Lors du récent salon ‘transport logistic’ de Munich, on s’est intéressé à l’émergence du marché ‘e-food’. Avec un constat : les coûts logistiques constituent un solide frein à son essor et les supermarchés physiques ont de sérieux arguments à faire valoir car il leur est bien plus facile d’organiser des systèmes de livraison ou d’enlèvement. La conclusion s’impose : en l’état actuel des choses, les pure players ne sont pas compétitifs.  

Ce qui nous ramène à Whole Foods. Avant tout, il faut noter qu’il s’agit d’un relativement petit acteur du secteur – 70ème au ‘ranking’ mondial – et qu’il est spécialisé dans les produits bio. S’il est envisageable de modifier l’assortiment pour l’adapter au profil type du client Amazon, cette modification n’offre aucune garantie de réaliser une percés significative dans le secteur des supermarchés.

 

Click & collect

Mais ce qui importe à Amazon, ce sont les 465 magasins physiques dont il est désormais propriétaire aux Etats-Unis et en Grande-Bretagne. Ils constituent la ‘tête de pont’ pour construire un réseau ‘click & collect’ de points d’enlèvement. Amazon teste d’ailleurs déjà son concept Amazon Fresh Pickup à Seattle. A terme, il pourra être greffé sur les magasins récemment acquis.

Pour l’instant, il ne faut pas envisager de synergies rentables sur le plan des produits car les assortiments d’Amazon Fresh et de Whole Foods sont trop différents. Mais il est possible d’exploiter le réseau physique : les commandes peuvent être préparées dans un centre logistique et transportées dans les magasins pour y être enlevées par les clients.  

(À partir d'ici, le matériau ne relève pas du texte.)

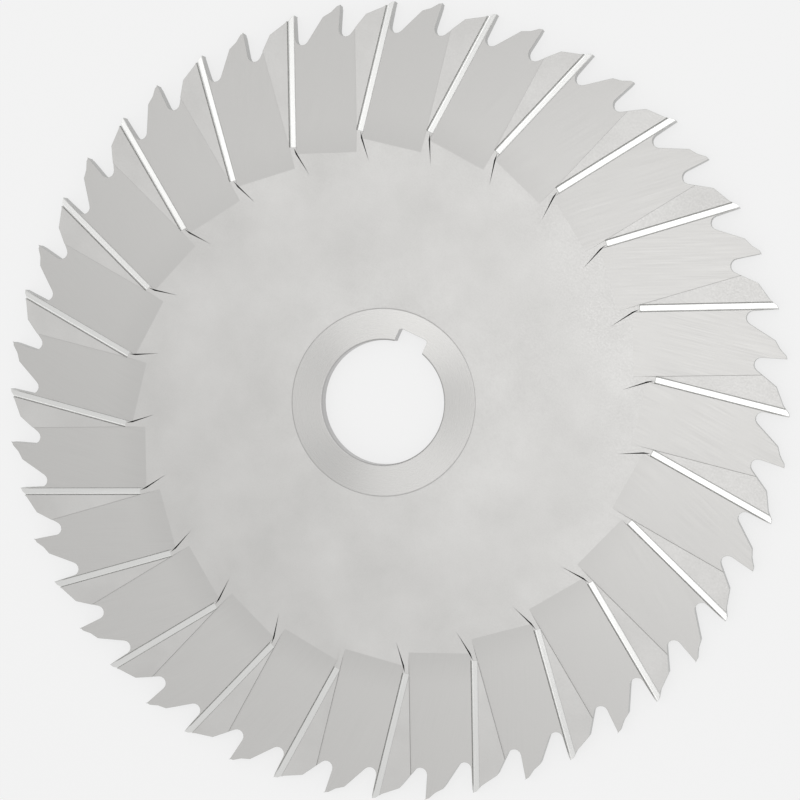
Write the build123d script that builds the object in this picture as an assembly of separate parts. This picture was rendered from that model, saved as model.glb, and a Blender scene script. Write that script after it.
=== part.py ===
from build123d import *
import os
from math import asin, cos, degrees, radians, sin, sqrt, tan

# Side milling cutter of the saw type, with staggered side teeth, ground from one disc.
# The arbor axis is +Z, and the origin is on that axis, midway between the two side faces.
# The keyway points to +Y. Seen from above, the cutter turns clockwise.
# Even teeth cut on the upper side face and odd teeth on the lower one.

# Disc, in millimetres
outside_diameter = 203.2
cutting_width = 3.97
bore_diameter = 31.75
bore_edge_break = 0.3
hub_diameter = 47.6
web_outer_diameter = 122.0
web_relief = 0.2
hub_step_slope = 45.0

# Keyway for the arbor key
keyway_width = 7.94
keyway_depth = 3.18
keyway_corner_radius = 0.8

# Peripheral teeth: angles in degrees, the hook is that of the tooth faces
tooth_pairs = 24
first_tooth_angle = 8.5
odd_tooth_lead = 7.0
face_hook = 10.0
gullet_depth = 8.1
gullet_radius = 1.75
back_angle = 44.0
land_width = 0.9
land_relief = 9.0
heel_width = 1.85
heel_relief = 35.0
shoulder_relief = 22.0

# Side gashes: the slot in front of each side cutting edge
gash_hook = 12.3
gash_width = 1.85
gash_depth = 1.1
gash_floor_radius = 0.4
gash_end_radius = 69.0

# Side relief pads: the shallow flats ground between one gash and the next side tooth
pad_width = 16.0
pad_depth = 0.35
pad_end_beyond_gash = 1.8
pad_wheel_radius = 90.0

# Worked out from the sizes above
tip_radius = outside_diameter / 2
half_width = cutting_width / 2
pitch_angle = 360 / tooth_pairs
beyond_rim = tip_radius + gullet_depth


def polar(radius, angle):
    """A point of the XY plane at a radius and an angle in degrees."""
    return Vector(radius * cos(radians(angle)), radius * sin(radians(angle)))


def line_crossing(point_a, direction_a, point_b, direction_b):
    """Where two lines of the XY plane cross."""
    gap = point_b - point_a
    across = direction_a.X * direction_b.Y - direction_a.Y * direction_b.X
    along = (gap.X * direction_b.Y - gap.Y * direction_b.X) / across
    return point_a + direction_a * along


def face_angle_at(radius, hook, shift=0.0):
    """How far a straight tooth face has fallen behind its tip at a radius, in degrees."""
    offset = tip_radius * sin(radians(hook)) - shift
    return degrees(asin(offset / radius)) - hook


# Blank


def side_profile():
    """Half section of the blank: bore, hub face, step down to the hollow web, and the rim."""
    bore_radius = bore_diameter / 2
    hub_radius = hub_diameter / 2
    step_width = web_relief / tan(radians(hub_step_slope))
    upper = [
        (bore_radius, half_width - bore_edge_break),
        (bore_radius + bore_edge_break, half_width),
        (hub_radius, half_width),
        (hub_radius + step_width, half_width - web_relief),
        (web_outer_diameter / 2, half_width),
        (beyond_rim, half_width),
    ]
    lower = [(x, -z) for x, z in reversed(upper)]
    return make_face(Plane.XZ * Polyline(*upper, *lower, close=True))


def blank():
    return revolve(side_profile(), Axis.Z)


# Peripheral teeth


def tooth_points(tip_angle):
    """The corners of one tooth and of the gullet in front of it, each as a point."""
    tip = polar(tip_radius, tip_angle)
    land_end = polar(
        tip_radius - land_width * tan(radians(land_relief)),
        tip_angle + degrees(land_width / tip_radius),
    )
    heel_end = polar(
        tip_radius - land_width * tan(radians(land_relief)) - heel_width * tan(radians(heel_relief)),
        tip_angle + degrees((land_width + heel_width) / tip_radius),
    )
    centre_radius = tip_radius - gullet_depth + gullet_radius
    centre_angle = tip_angle + face_angle_at(centre_radius, face_hook, gullet_radius)
    centre = polar(centre_radius, centre_angle)
    to_face = polar(gullet_radius, tip_angle + 90 - face_hook)
    to_back = polar(gullet_radius, centre_angle + 180 + back_angle)
    return {
        "tip": tip,
        "land_end": land_end,
        "heel_end": heel_end,
        "shoulder_way": polar(1, tip_angle + 90 + shoulder_relief),
        "face_foot": centre + to_face,
        "gullet_bottom": centre + (to_face + to_back).normalized() * gullet_radius,
        "back_foot": centre + to_back,
        "back_way": polar(1, centre_angle - 90 + back_angle),
    }


def tip_angles():
    """Even teeth on the pitch, each odd tooth behind the even one by the lead."""
    angles = []
    for pair in range(tooth_pairs):
        even = first_tooth_angle + pair * pitch_angle
        angles += [even, even + pitch_angle - odd_tooth_lead]
    return angles


def rim_outline():
    """The toothed outline of the disc, drawn anticlockwise from tooth to tooth."""
    teeth = [tooth_points(angle) for angle in tip_angles()]
    edges = []
    for number, tooth in enumerate(teeth):
        following = teeth[(number + 1) % len(teeth)]
        knee = line_crossing(
            tooth["heel_end"], tooth["shoulder_way"], following["back_foot"], following["back_way"]
        )
        edges += [
            ThreePointArc(tooth["back_foot"], tooth["gullet_bottom"], tooth["face_foot"]),
            Line(tooth["face_foot"], tooth["tip"]),
            Line(tooth["tip"], tooth["land_end"]),
            Line(tooth["land_end"], tooth["heel_end"]),
            Line(tooth["heel_end"], knee),
            Line(knee, following["back_foot"]),
        ]
    return make_face(edges)


# Side gashes and pads, both laid out for a tooth whose tip is on +X


def gash_plane():
    """Local frame of a gash: X outwards along its leading edge, Y towards the side cutting edge."""
    inner_angle = face_angle_at(gash_end_radius, gash_hook)
    start = polar(gash_end_radius, inner_angle)
    return Plane(origin=(start.X, start.Y, half_width), x_dir=polar(1, -gash_hook), z_dir=(0, 0, 1))


def gash_tool():
    """The U-shaped slot of one gash, open at the rim and square at its inner end."""
    length = beyond_rim - gash_end_radius
    slot = Box(
        length, gash_width, 2 * gash_depth, align=(Align.MIN, Align.MIN, Align.CENTER)
    )
    floor_edges = slot.edges().filter_by(Axis.X).group_by(Axis.Z)[0]
    return gash_plane() * fillet(floor_edges, gash_floor_radius)


def pad_tool():
    """The shallow flat of one pad, which runs out inwards on the radius of its wheel."""
    runout = sqrt(pad_wheel_radius**2 - (pad_wheel_radius - pad_depth) ** 2)
    half_turn = asin(runout / pad_wheel_radius) / 2
    middle_x = runout - pad_wheel_radius * sin(half_turn)
    middle_z = pad_wheel_radius * (1 - cos(half_turn)) - pad_depth
    length = beyond_rim - gash_end_radius + pad_end_beyond_gash
    corners = [(runout, -pad_depth), (length, -pad_depth), (length, pad_depth), (0, pad_depth), (0, 0)]
    outline = ThreePointArc((0, 0), (middle_x, middle_z), (runout, -pad_depth)) + Polyline(*corners)
    pad = extrude(make_face(Plane.XZ * outline), amount=pad_width)
    return gash_plane() * Pos(-pad_end_beyond_gash, 0, 0) * pad


def side_tools():
    """Every gash and pad of both side faces."""
    upper = [gash_tool(), pad_tool()]
    lower = [mirror(tool, about=Plane.XY) for tool in upper]
    tools = []
    for pair in range(tooth_pairs):
        even = first_tooth_angle + pair * pitch_angle
        tools += [Rot(0, 0, even) * tool for tool in upper]
        tools += [Rot(0, 0, even - odd_tooth_lead) * tool for tool in lower]
    return tools


# Keyway


def keyway_tool():
    """The slot for the arbor key, from inside the bore out to the keyway floor."""
    floor_height = bore_diameter / 2 + keyway_depth
    slot = Box(
        keyway_width, floor_height, 2 * cutting_width, align=(Align.CENTER, Align.MIN, Align.CENTER)
    )
    corners = slot.edges().filter_by(Axis.Z).group_by(Axis.Y)[-1]
    return fillet(corners, keyway_corner_radius)


cutter_body = blank() & extrude(rim_outline(), amount=cutting_width, both=True)
cutter_body -= keyway_tool()
cutter_body -= side_tools()

os.makedirs("parts", exist_ok=True)
export_step(cutter_body, "parts/cutter_body.step")
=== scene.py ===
from math import asin, atan2, cos, degrees, hypot, pi, radians, sin, sqrt, tan

import bmesh
import bpy
from mathutils import Matrix, Vector


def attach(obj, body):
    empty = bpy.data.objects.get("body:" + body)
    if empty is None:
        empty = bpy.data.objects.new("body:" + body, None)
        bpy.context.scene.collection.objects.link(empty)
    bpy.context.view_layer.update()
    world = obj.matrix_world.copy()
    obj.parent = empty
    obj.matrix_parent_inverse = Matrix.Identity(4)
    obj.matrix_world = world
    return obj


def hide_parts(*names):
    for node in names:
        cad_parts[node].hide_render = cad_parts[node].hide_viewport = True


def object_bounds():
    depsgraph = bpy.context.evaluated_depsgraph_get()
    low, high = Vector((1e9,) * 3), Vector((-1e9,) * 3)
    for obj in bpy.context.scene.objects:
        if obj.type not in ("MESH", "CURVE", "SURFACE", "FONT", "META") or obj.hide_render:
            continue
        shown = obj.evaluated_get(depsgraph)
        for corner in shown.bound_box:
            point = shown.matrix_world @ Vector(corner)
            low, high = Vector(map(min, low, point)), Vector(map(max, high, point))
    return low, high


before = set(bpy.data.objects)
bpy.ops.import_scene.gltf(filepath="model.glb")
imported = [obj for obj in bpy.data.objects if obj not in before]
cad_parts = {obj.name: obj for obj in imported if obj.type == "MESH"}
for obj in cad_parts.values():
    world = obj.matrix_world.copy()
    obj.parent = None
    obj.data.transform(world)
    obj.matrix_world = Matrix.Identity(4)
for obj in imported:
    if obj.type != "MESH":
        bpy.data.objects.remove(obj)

cad_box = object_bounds()

# A staggered-tooth side milling cutter, lying on its side face as it rests on a bench.
# The arbor axis is Z, the keyway points to +Y, and lengths are in metres.
# The visible cutter is made as a toolroom makes it: a turned blank, then one grinding pass
# after another, each pass the same wheel body set round the arbor axis and cut away.
MM = 0.001

# Blank
outside_diameter = 203.2 * MM
cutting_width = 3.97 * MM
bore_diameter = 31.75 * MM
bore_edge_break = 0.3 * MM
hub_diameter = 47.6 * MM
web_outer_diameter = 122.0 * MM
web_relief = 0.2 * MM
blank_segments = 480
rim_segments = 48

# Keyway
keyway_width = 7.94 * MM
keyway_depth = 3.18 * MM
keyway_corner_radius = 0.8 * MM

# Teeth round the rim
tooth_pairs = 24
first_tooth_angle = radians(8.5)
odd_tooth_lead = radians(7.0)
face_hook = radians(10.0)
gullet_depth = 8.1 * MM
gullet_radius = 1.75 * MM
back_angle = radians(44.0)
land_width = 0.9 * MM
land_relief = radians(9.0)
heel_width = 1.85 * MM
heel_relief = radians(35.0)
shoulder_relief = radians(22.0)

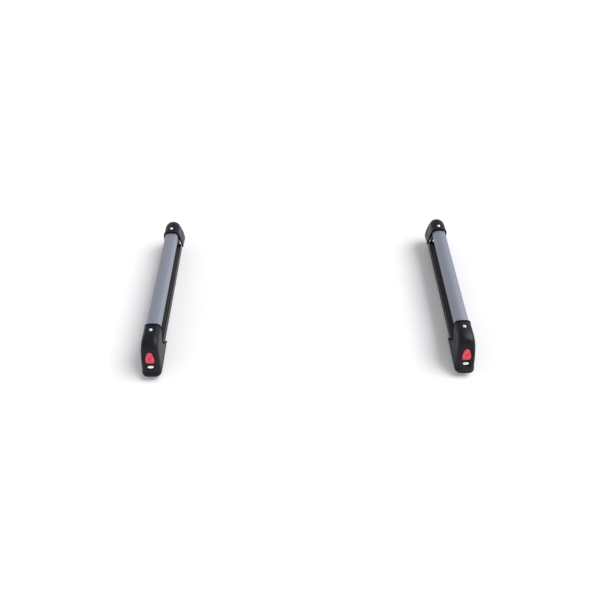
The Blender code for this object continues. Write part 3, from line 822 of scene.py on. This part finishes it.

Un tel système comporte néanmoins un désavantage : préparer les commandes ailleurs que dans le magasin lui-même ralentit la logistique alors que dans le concept Amazon Fresh Pickup, l’objectif est de préparer la commande dans les deux heures, voire plus rapidement encore si le client se rend sur place.  

Il ne serait donc pas surprenant que Whole Foods ne soit qu’une première étape et qu’Amazon projette déjà le rachat d’une autre chaîne de supermarchés. Mais dans ce cas, il faudrait que ce soit une ‘vraie’ chaîne, une chaîne qui lui permette de jouer pleinement la carte de l’omnichannel.